The casualty market was a hot topic throughout 2023 and there’s ongoing uncertainty around some prior years, leading numerous players to adjust their reserves in a challenging inflationary environment, compounded by social inflation and loss trends.

“I’ve always been really conscious through my career that the industry, given its traditional techniques, has a history of pricing casualty by looking somewhat through the rearview mirror, by developing triangles. Out of those various techniques, it comes up with a forward looking view. But it’s essentially a proxy for a forward looking view because it’s based on history.

“We use that as part of our pricing analysis, but the key for us with casualty is to be able to look through the windscreen; we want to look through the forward view. And we do that by talking to clients and looking at the business they’ve written in the last quarter or the last six months, how that compares to what they were doing a year ago or the year before that. That that gives you a really live view of how the market is operating now,” explained Carvey.

“And for us, we still see the core clients that we’ve got based on that analysis as doing a really good job of holding the line. So, that’s how we fundamentally think about casualty,” he continued.

For Conduit to shift its general approach to the casualty space, Carvey suggested that there would need to be institutional change on the macroeconomic level, with loss trend and claim inflation starting to drop.

Since the company’s inception, non-catastrophe business has been a big part of what Conduit has done in building its book. The reinsurer has always stressed that it would not be a skewed catastrophe writer, and currently, around a third of the premium the firm writes is cat related.

“In the property non-cat risk space, we identified going back to probably the middle of 2021, where we saw the change in that non-admitted E&S risk space, that it was really starting to move from a pricing standpoint. We made a call then to deploy more capacity into that ground-up risk space, which does have cat exposure but of course, it’s diluted by the large components of risk premium.

“So, what we’ve done is build a distribution chain into us that started in the middle of 2021, where the clients in the non-admitted space can demonstrate that they’re getting really good ground-up value that has a lower cat component, and that’s probably the best way to think about it,” said Carvey.

This approach is a big part of what Conduit does, explained Carvey, and with the carrier now in its fourth year of doing that, it’s a key part of building the overall diversified portfolio and balance within it.
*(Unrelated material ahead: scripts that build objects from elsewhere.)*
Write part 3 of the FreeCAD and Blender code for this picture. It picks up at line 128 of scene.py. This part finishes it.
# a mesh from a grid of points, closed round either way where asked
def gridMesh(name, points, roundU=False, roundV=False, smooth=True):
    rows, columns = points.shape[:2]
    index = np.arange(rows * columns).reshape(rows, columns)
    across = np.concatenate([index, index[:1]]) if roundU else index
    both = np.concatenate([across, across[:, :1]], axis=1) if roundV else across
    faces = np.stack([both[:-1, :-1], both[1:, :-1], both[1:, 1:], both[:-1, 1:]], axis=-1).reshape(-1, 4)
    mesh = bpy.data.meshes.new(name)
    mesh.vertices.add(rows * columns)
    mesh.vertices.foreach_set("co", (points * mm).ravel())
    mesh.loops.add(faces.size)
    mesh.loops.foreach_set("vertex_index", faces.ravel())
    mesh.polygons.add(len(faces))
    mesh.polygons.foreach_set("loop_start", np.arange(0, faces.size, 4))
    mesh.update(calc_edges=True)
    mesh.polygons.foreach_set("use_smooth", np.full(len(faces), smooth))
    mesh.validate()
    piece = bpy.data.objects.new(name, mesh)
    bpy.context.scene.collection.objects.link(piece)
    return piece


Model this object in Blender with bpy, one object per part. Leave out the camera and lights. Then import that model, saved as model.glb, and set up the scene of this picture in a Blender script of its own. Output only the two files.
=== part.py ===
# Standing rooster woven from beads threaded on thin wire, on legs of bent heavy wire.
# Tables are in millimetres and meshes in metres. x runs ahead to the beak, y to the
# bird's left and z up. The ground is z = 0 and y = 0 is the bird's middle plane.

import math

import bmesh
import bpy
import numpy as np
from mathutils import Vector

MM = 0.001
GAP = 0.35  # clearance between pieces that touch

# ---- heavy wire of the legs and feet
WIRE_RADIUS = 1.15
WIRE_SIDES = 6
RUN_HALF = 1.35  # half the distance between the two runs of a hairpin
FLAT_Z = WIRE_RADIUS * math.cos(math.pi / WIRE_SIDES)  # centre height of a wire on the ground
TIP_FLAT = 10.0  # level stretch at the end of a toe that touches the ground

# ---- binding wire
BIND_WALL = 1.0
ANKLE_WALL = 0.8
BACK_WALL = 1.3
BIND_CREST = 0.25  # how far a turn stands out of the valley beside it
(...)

“We’re still very excited about that,” said Carvey. “The specialty team as well do a lot of work around non-cat related classes in specialty. And, as we sit here, through the mid-year renewals and now we’re going into Q3, there’s still a strong flow of business in that space. It’s actually probably one of the most exciting areas of what we do.”

Evidenced by the strong level of growth at the January reinsurance renewals, Conduit has always been keen to expand its portfolio in a rising market but also isn’t shy of reducing the size of its book when the market starts to turn.
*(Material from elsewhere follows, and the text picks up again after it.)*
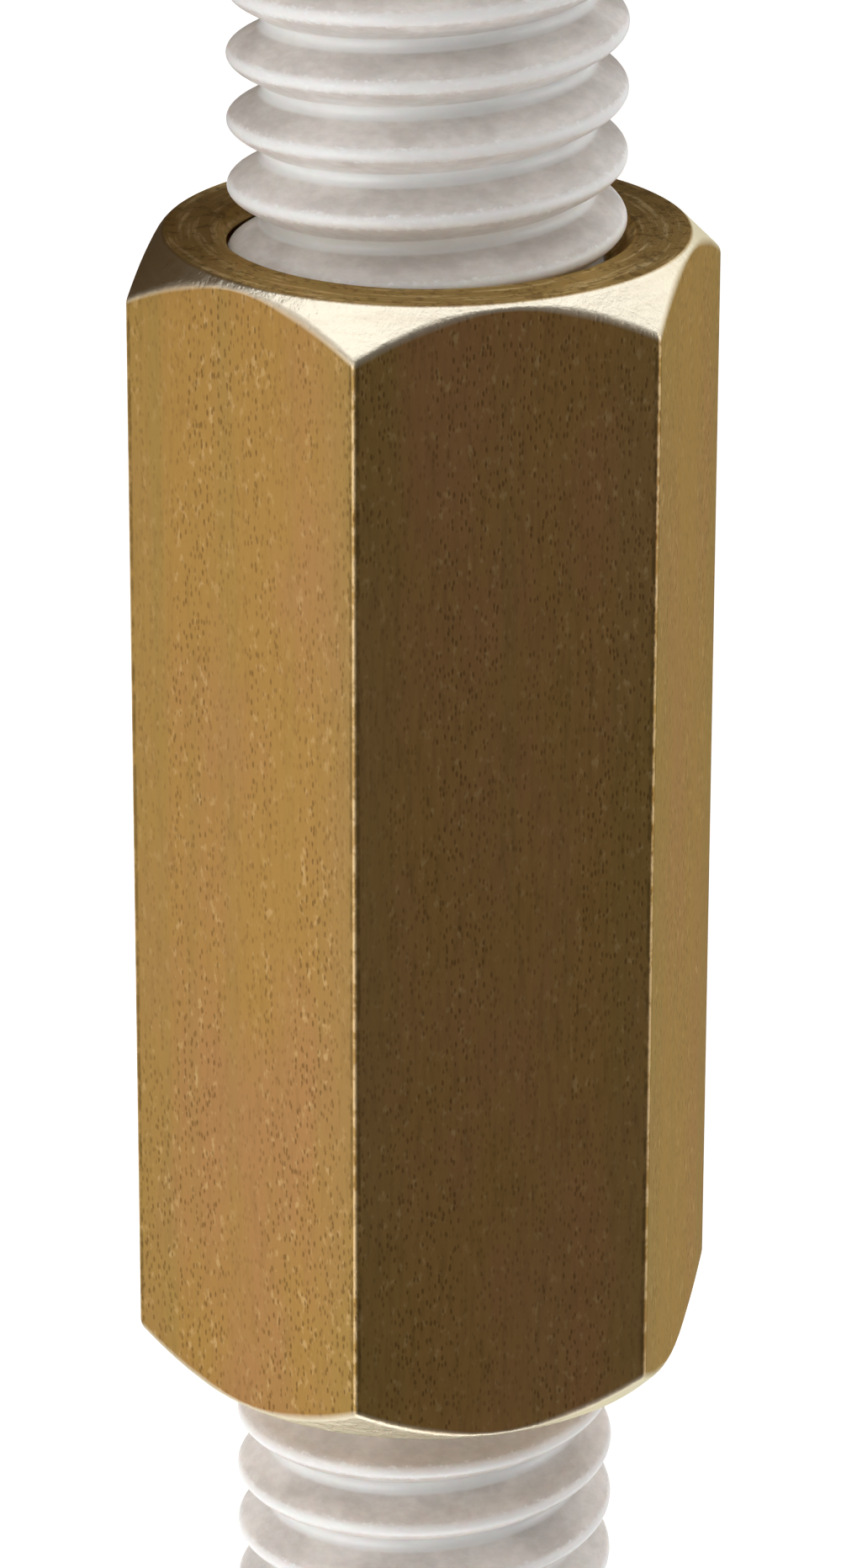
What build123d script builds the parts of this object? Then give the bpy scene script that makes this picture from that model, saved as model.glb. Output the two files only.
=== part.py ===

Managing the cycle, explained Carvey, goes to the very heart of it.

“The key to it is knowing where you are in the cycle, which seems an obvious thing to say. But unless you really are tracking rate change and terms and conditions change quarter-to-quarter on big blocks of business, it’s sometimes tough for reinsurance businesses to understand exactly where they are on the point of the curve. Are you approaching the peak of a cycle? Are you coming out of the bottom of the trough?

“So, we spend a lot of time facing clients about their data, to understand exactly where they are and therefore where we are as a reinsurer behind them at the point in the cycle.

“It’s certainly the key to success over time and optimising returns over longer periods of time, to know when you need to put your foot on the accelerator, and when you need to put your foot quite heavily on the brake, or turn the wheel,” said Carvey.